Six people bundled in winter clothing sit around a table, eating sandwiches and sipping hot tea and coffee.
Two men who just met play cards.
Behind them, about a dozen cots are set up in various stages of readiness.
It’s busier than the night before. About a dozen people are eating, chatting and winding down, which a volunteer attributed to the falling temperatures and word-of-mouth.
By 7 p.m. Sunday, more people have trickled into Durango’s new overnight warming shelter, which opened last weekend as nighttime temperatures dipped below 5 degrees. The cold snap offered a reprieve from an unusually warm winter but brought dangerous nighttime conditions for Durango’s unhoused residents.
“Tonight, I’m really happy to be here,” Alan said. “I don’t know what I would have done if this place wasn’t set up.”
Alan, who declined to give his last name, has been unhoused for more than a decade. He has come and gone from Durango for the past 15 years. He keeps coming back because, like so many residents, he can’t stay away.
“There’s just something about this place,” he said. Plus, his doctor is here.
The night before, he stayed at a motel but could afford only one night. He had been waiting since the late afternoon for the doors to open, and shivered as he recalled the wind cutting through his many layers.
“Talk about extreme cold,” he said. “It really shows you what it would be like if you didn’t have a place like this.”

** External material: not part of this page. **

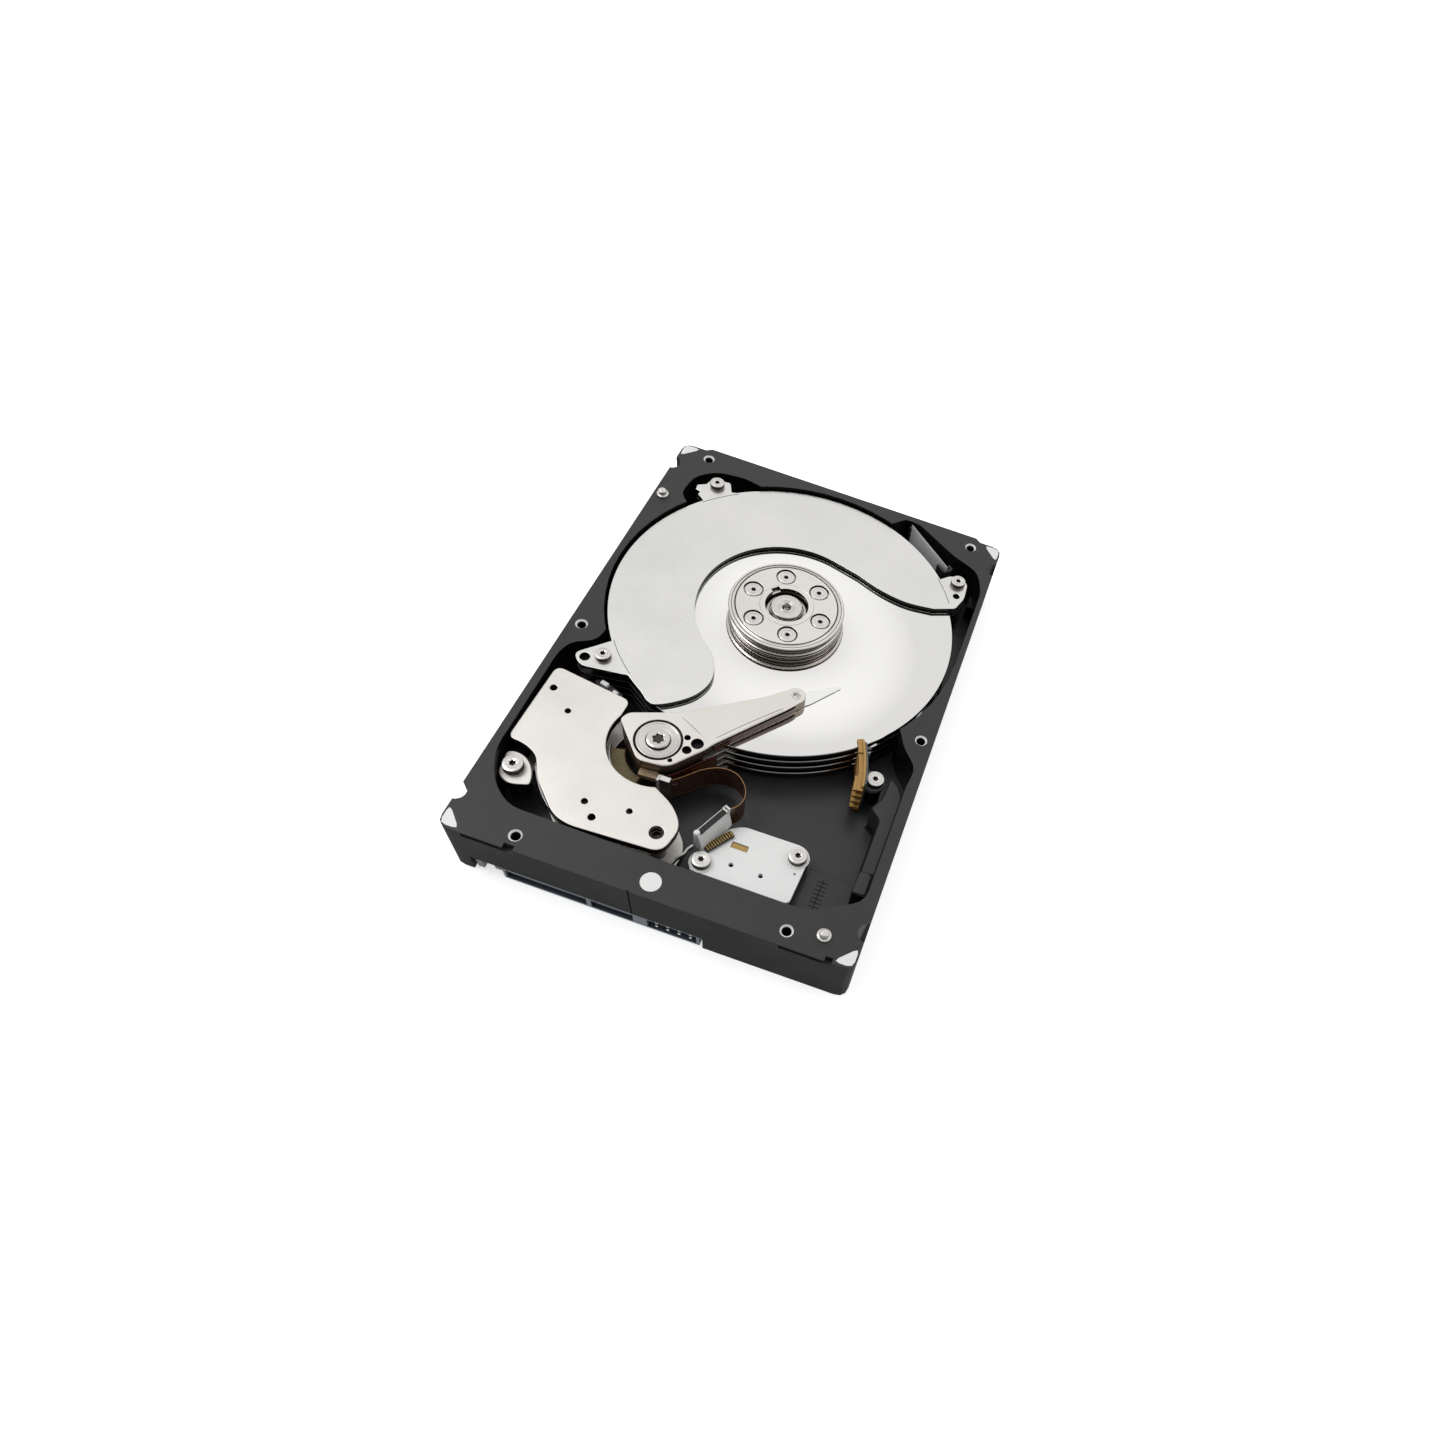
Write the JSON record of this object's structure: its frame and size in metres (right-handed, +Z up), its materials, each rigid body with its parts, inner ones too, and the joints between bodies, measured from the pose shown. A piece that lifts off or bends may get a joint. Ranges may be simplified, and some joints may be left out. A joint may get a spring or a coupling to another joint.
{
  "type": "hard disk drive",
  "caption": "Hard disk drive with its cover off: base casting, spinning disk stack, swinging head actuator, voice-coil motor, ramp and circuit board.",
  "frame": {"origin": "middle of the footprint, on the plane that the bottom rails stand on", "axes": "+Z up out of the open top, +Y away from the connector end, +X to the right seen from the connector end with the open side up"},
  "size_m": [0.1016, 0.147, 0.0194],
  "materials": {
    "coated_casting": "satin black-grey coating on cast aluminium",
    "platter": "mirror-polished coated disk",
    "machined_steel": "fine turned steel",
    "nickel_plate": "satin nickel plating",
    "bare_aluminium": "satin rolled aluminium",
    "screw_steel": "bright zinc plating",
    "copper": "enamelled copper wire",
    "magnet": "nickel-plated magnet",
    "cast_aluminium": "milled aluminium",
    "spring_steel": "polished stainless sheet",
    "polyimide": "translucent amber film",
    "tan_plastic": "moulded resin",
    "black_plastic": "moulded resin",
    "connector_plastic": "glass-filled moulded resin",
    "board_laminate": "solder-masked laminate",
    "filter_cloth": "non-woven filter cloth",
    "gold_contacts": "gold-plated contacts",
    "rubber": "moulded elastomer",
    "white_steel": "bright plated sheet steel"
  },
  "bodies": {
    "base": {"base_casting": "coated_casting", "locating_pin_rear": "screw_steel", "locating_pin_front": "screw_steel", "spindle_motor_base": "machined_steel", "stator_core": "copper", "air_damper_1": "bare_aluminium", "air_damper_2": "bare_aluminium", "air_damper_3": "bare_aluminium", "air_damper_4": "bare_aluminium", "damper_screw_1": "screw_steel", "damper_screw_2": "screw_steel", "damper_screw_3": "screw_steel", "yoke_plate_bottom": "nickel_plate", "yoke_plate_top": "nickel_plate", "voice_coil_magnet_bottom": "magnet", "voice_coil_magnet_top": "magnet", "yoke_corner_clamp": "nickel_plate", "yoke_screw": "screw_steel", "crash_stop_outer": "rubber", "crash_stop_inner": "rubber", "pivot_shaft": "screw_steel", "flex_cable": "polyimide", "flex_bracket": "white_steel", "bracket_screw_1": "screw_steel", "bracket_screw_2": "screw_steel", "header_connector": "gold_contacts", "load_ramp": "tan_plastic", "ramp_screw": "screw_steel", "filter_frame": "black_plastic", "filter_pouch": "filter_cloth", "circuit_board": "board_laminate", "controller_chip": "black_plastic", "motor_driver_chip": "black_plastic", "board_screw": "screw_steel", "interface_connector": "connector_plastic"},
    "spindle": {"spindle_hub": "bare_aluminium", "rotor_magnet": "magnet", "platter_1": "platter", "platter_2": "platter", "platter_3": "platter", "platter_4": "platter", "platter_spacer_1": "bare_aluminium", "platter_spacer_2": "bare_aluminium", "platter_spacer_3": "bare_aluminium", "disk_clamp": "nickel_plate", "clamp_screw_1": "screw_steel", "clamp_screw_2": "screw_steel", "clamp_screw_3": "screw_steel", "clamp_screw_4": "screw_steel", "clamp_screw_5": "screw_steel", "clamp_screw_6": "screw_steel"},
    "actuator": {"arm_block": "cast_aluminium", "pivot_bearing": "machined_steel", "voice_coil": "copper", "head_suspension_1": "spring_steel", "head_suspension_2": "spring_steel", "head_suspension_3": "spring_steel", "head_suspension_4": "spring_steel", "head_suspension_5": "spring_steel", "preamp_board": "polyimide"}
  },
  "joints": [
    {"name": "spindle_spin", "type": "hinge", "parent": "base", "child": "spindle", "pos_m": [0, 0.0221, 0], "axis": [0, 0, 1], "continuous": true},
    {"name": "actuator_swing", "type": "hinge", "parent": "base", "child": "actuator", "pos_m": [-0.0141, -0.0326, 0], "axis": [0, 0, 1], "range_deg": [-34, 9], "deforming": ["flex_cable"]}
  ]
}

The shelter has been open six nights so far this winter – counting Tuesday night – and organizers say operations have gone smoothly.
Mike Todt, chair of the Emergency Warming Council, said he is grateful every time the center opens.
“It took us literally nine years to figure this out,” he said.
The overnight warming center at Sacred Heart Parish Hall in South Durango was approved by the City Council in October. For people experiencing homelessness and their advocates, the approval marked the culmination of a yearslong effort to establish a place where people could sleep indoors.
The previous warming center did not allow sleeping or pets.
This center is a huge improvement, said Genevieve King and Rosalee, who declined to give her last name. They’re snuggled in cots pushed against the back wall. Rosalee’s dog sits at her feet gnawing on a disintegrating rubber ball that does not seem long for this world.
King, in her 60s, is petite, with long black-and-gray hair pulled into a loose bun. She has been unhoused on and off for roughly three decades and has lived in Durango for more than 20 years.
Sleeping in a warm bed where she feels safe is a relief, King said.
When she has to sleep outside, King sets up a tent behind a bus stop or in another visible area where she feels less vulnerable. She uses a walker to carry her belongings and piles blankets inside the tent for warmth.
Still, she said, in the Colorado winter – below 16 degrees or not – “it’s cold all night.”
The warming center operates from 6 p.m. to 7 a.m. and is staffed by at least three volunteers and one paid coordinator, who rotates halfway through the night. A bus, funded by the city, drops people off in the evening and picks them up in the morning.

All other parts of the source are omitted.